"Polizeiruf" aus München: Jeder stirbt für sich allein
München-"Polizeiruf" über Pflegenotstand Umsonst ist nur der Kot
Die Zeit ist ein Arschloch. Rennt einem weg, wenn das Leben richtig gut ist. Klebt an einem, wenn es unerträglich wird. So wie bei den alten Leuten, die sich im Münchner Pflegeheim Johannishof nach erfülltem Erwerbsleben als Unternehmer, Lehrer oder SEK-Beamte sediert, orientierungslos und verzweifelt über die nächtlichen Gänge schieben, weil kein Personal da ist, das sie leiten könnte.
Mittendrin in der ruhelosen Agonie: Kommissar Hanns von Meuffels (Matthias Brandt), der in einer dieser nicht enden wollenden Nächte den Johannishof aufsucht, nachdem ihm eine Bewohnerin (Elisabeth Schwarz) auf dem Polizeipräsidium erklärt hat, dass ein Mitbewohner erschlagen worden sei. Im Heim lachen die überforderten Pfleger nur traurig: Solche Geschichten denke sich die verwirrte Alte immer wieder aus, und natürlich schlage hier immer wieder jemand irgendwo auf, weil am Personal gespart werde und man die siechen Bewohner unmöglich alle im Blick behalten könne.
Doch das reicht von Meuffels nicht als Erklärung. Er erkennt in dem Unfalltod eines Alten tatsächlich Spuren von Gewalteinwirkungen und verbringt die Nacht zwischen den dementen und gedemütigten Bewohnern. Warten auf den Tod, da zieht sich die Zeit besonders boshaft.
Thelonious Monk allein gegen die Zeit
Dabei fährt dieser "Polizeiruf" (Buch: Ariela Bogenberger, Astrid Ströher) ein paar starke Tricks auf, um sich aus den sadistischen Pranken der Zeit zu befreien. Gleich am Anfang gibt es eine Vorblende zum Ende des Krimis, in der die Bilder in Slow Motion rückwärts laufen. Ein wunderbarer Angriff auf die Zwänge der Zeit sowie den chronologischen Klammergriff klassischer Erzählungen. Und auf dem Weg ins Pflegeheim hören die Alte und der Kommissar im Auto in aller Ruhe einen Thelonious-Monk-Song, in dem der Jazz-Pianist die Tempi aushebelt, als wäre es das Leichteste der Welt.

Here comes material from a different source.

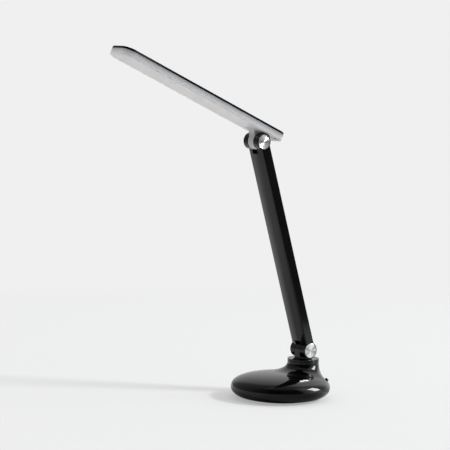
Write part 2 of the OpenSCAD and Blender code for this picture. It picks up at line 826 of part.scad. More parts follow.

"Polizeiruf" aus München: Jeder stirbt für sich allein
Dieser Krimi ist todtraurig. Und höchst vital. Man fühlt sich stark an die Folge erinnert, in der von Meuffels im Jahr 2012 unter Medikamenteneinfluss im Krankenhaus Missstände im Gesundheitswesen aufdeckte. Auch in diesem Jazz-und-Pflegenotstand-"Polizeiruf" wird nun einerseits leger eine extrem hohe atmosphärische Dichte geschaffen. Andererseits trägt der Film aber auch beflissen Fakten zum politischen Dauerbrenner zusammen.
Regisseur Rainer Kaufmann, der in seiner Münchner "Tatort"-Episode über Panzerdeals unlängst etwas sehr lax Klischees über arabische Prinzen und deutsche Waffenlobby zusammenrührte, findet hier die richtige Balance zwischen Kunst und Kritik. Er inszeniert die vergessenen Alten als starke Charaktere mit starken Biografien, die vergeblich um Restwürde und Restautonomie streiten.
Die überforderten Pfleger kommentieren derweil die Mängel des Systems, in dem die Alten lediglich Nummern eines unübersichtlichen Verteilungsschlüssels sind: "Einige kommen in die nächsthöhere Pflegestufe, aber das Geld kommt trotzdem nicht bei ihnen an." Viele haben keine Familie, und wer doch eine hat, sieht sie nicht. Nach dem Tod des gestürzten Alten sagt ein Pfleger, dass man die Angehörigen erst später informiere, da diese nicht in der Nacht gestört werden wollten.
Und von Meuffels? Der regt sich über das System auf - und desinfiziert sich hysterisch die Hände, als er mit einer benutzten Windel in Berührung kommt in diesem penibel durchgerechneten System der Altenverwahrung. Umsonst in nur der Kot. Sagen wir es, wie es ist: Hanns von Meuffels ist in diesem "Polizeiruf" ein Mann zwischen Empathie und Ekel, der auch nichts daran ändern kann, dass jeder für sich allein stirbt.